Sarah: And hopefully enduring, hopefully making a difference to one reader at a time.

Andy: I mean, newspapers are extremely important. It’s a tragedy what’s happening with the business of local reporting, and the traditional role of the media has been decimated by the economic realities of the Internet. But even though they’re similar, what I love about it is that there is this object. There’s this tangible product. And you’re selling an experience as opposed to selling eyeballs.

What upcoming titles are you excited about?

Andy: As mentioned earlier, in August, we release Go West!, the children’s picture book by Joel Nakamura. Joel is not only an amazing artist, but he’s also the nicest person and was just wonderful to work with on this book. He describes himself as a modern folk artist, he uses really bright and vivid color and paints all his work by hand, so it has this wonderful, unique quality.

In September, we are excited about releasing The Maverick Cookbook, by Lynn Cline, which is a collection of iconic recipes and tales from New Mexico. It’s a unique hybrid of food history and cookbook, with beautiful, vivid color photos of the recipes, styled and photographed by husband-and-wife team Guy Ambrosino and Kate Winslow. Lynn is a wonderful writer to begin with, but the way she tells the story of New Mexico cuisine through the lens of twelve of its famous figures—from Billy the Kid and Fred Harvey to Georgia O’Keeffe and Dennis Hopper—really brings the book to life.

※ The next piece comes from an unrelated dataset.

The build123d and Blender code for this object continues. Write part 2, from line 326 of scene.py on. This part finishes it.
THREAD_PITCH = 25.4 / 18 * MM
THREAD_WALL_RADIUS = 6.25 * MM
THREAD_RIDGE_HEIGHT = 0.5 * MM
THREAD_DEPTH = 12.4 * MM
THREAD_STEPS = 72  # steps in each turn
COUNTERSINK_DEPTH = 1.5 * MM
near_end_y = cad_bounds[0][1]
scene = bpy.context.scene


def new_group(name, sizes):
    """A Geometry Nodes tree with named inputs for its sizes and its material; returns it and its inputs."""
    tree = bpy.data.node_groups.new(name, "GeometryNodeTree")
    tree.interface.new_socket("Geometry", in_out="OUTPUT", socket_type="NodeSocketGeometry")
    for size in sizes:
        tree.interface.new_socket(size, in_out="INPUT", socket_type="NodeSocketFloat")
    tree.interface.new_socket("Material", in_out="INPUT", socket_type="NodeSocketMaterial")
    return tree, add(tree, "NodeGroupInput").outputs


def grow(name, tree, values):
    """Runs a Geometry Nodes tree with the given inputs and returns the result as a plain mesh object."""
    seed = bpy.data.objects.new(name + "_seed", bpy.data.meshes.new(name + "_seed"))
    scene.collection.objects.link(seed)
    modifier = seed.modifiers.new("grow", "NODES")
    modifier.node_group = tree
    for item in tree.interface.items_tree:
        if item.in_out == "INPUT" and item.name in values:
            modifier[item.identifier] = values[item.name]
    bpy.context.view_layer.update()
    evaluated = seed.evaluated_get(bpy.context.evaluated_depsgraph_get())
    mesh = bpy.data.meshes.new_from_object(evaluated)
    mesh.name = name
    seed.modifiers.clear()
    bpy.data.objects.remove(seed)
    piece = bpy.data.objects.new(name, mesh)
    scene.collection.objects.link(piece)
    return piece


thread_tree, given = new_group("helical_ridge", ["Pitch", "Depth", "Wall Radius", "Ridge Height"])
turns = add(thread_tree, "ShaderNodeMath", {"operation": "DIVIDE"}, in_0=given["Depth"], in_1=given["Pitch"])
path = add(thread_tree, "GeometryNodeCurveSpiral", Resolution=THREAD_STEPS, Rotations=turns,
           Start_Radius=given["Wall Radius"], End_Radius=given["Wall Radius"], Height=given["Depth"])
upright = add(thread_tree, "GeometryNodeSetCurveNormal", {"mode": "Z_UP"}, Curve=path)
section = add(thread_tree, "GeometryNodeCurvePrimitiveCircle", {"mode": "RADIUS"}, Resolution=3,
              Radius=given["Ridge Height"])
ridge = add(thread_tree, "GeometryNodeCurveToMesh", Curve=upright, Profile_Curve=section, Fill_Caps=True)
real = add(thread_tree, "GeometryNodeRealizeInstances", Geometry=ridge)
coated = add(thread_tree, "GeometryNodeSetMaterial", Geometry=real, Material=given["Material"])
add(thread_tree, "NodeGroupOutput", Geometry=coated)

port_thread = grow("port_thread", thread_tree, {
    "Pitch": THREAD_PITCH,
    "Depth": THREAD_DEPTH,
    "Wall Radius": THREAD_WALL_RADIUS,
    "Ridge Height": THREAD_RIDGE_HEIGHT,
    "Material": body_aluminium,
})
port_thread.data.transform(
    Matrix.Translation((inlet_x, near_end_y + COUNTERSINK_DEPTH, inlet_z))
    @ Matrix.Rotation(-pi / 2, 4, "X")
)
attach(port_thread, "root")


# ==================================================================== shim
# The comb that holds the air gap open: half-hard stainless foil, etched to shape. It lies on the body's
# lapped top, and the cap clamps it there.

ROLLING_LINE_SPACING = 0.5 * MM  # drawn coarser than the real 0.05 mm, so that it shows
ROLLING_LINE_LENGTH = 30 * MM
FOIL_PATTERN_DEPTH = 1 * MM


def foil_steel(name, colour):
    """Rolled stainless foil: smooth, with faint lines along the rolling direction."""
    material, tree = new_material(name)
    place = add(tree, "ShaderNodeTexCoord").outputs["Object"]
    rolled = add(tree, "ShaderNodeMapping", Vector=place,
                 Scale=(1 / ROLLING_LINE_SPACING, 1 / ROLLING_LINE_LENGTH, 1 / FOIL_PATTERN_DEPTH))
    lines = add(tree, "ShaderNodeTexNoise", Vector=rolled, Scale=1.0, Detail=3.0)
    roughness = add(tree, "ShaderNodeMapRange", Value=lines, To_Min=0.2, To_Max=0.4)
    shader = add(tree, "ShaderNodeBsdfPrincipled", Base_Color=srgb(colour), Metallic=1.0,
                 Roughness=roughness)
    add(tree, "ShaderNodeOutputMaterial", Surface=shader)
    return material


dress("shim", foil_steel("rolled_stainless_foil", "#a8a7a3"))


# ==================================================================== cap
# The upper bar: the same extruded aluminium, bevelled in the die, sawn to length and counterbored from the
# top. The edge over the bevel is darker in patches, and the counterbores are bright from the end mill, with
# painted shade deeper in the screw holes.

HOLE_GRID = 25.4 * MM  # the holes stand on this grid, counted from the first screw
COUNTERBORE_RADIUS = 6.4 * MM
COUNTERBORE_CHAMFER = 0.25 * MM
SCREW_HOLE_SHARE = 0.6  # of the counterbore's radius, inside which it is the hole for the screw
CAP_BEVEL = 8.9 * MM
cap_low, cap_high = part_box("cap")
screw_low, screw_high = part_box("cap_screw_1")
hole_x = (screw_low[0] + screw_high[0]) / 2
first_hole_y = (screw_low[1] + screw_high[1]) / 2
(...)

And we’re also very excited about publishing For The Love of Local, by Vicki Pozzebon, early next year. Vicki is a leader in the growing localism movement, which is working to shift dollars from Wall Street to Main Street, to struggling small businesses that need help. Unlike other, more academic books on the subject, this is a really compelling personal story of one woman’s fight to make a difference, and a great read.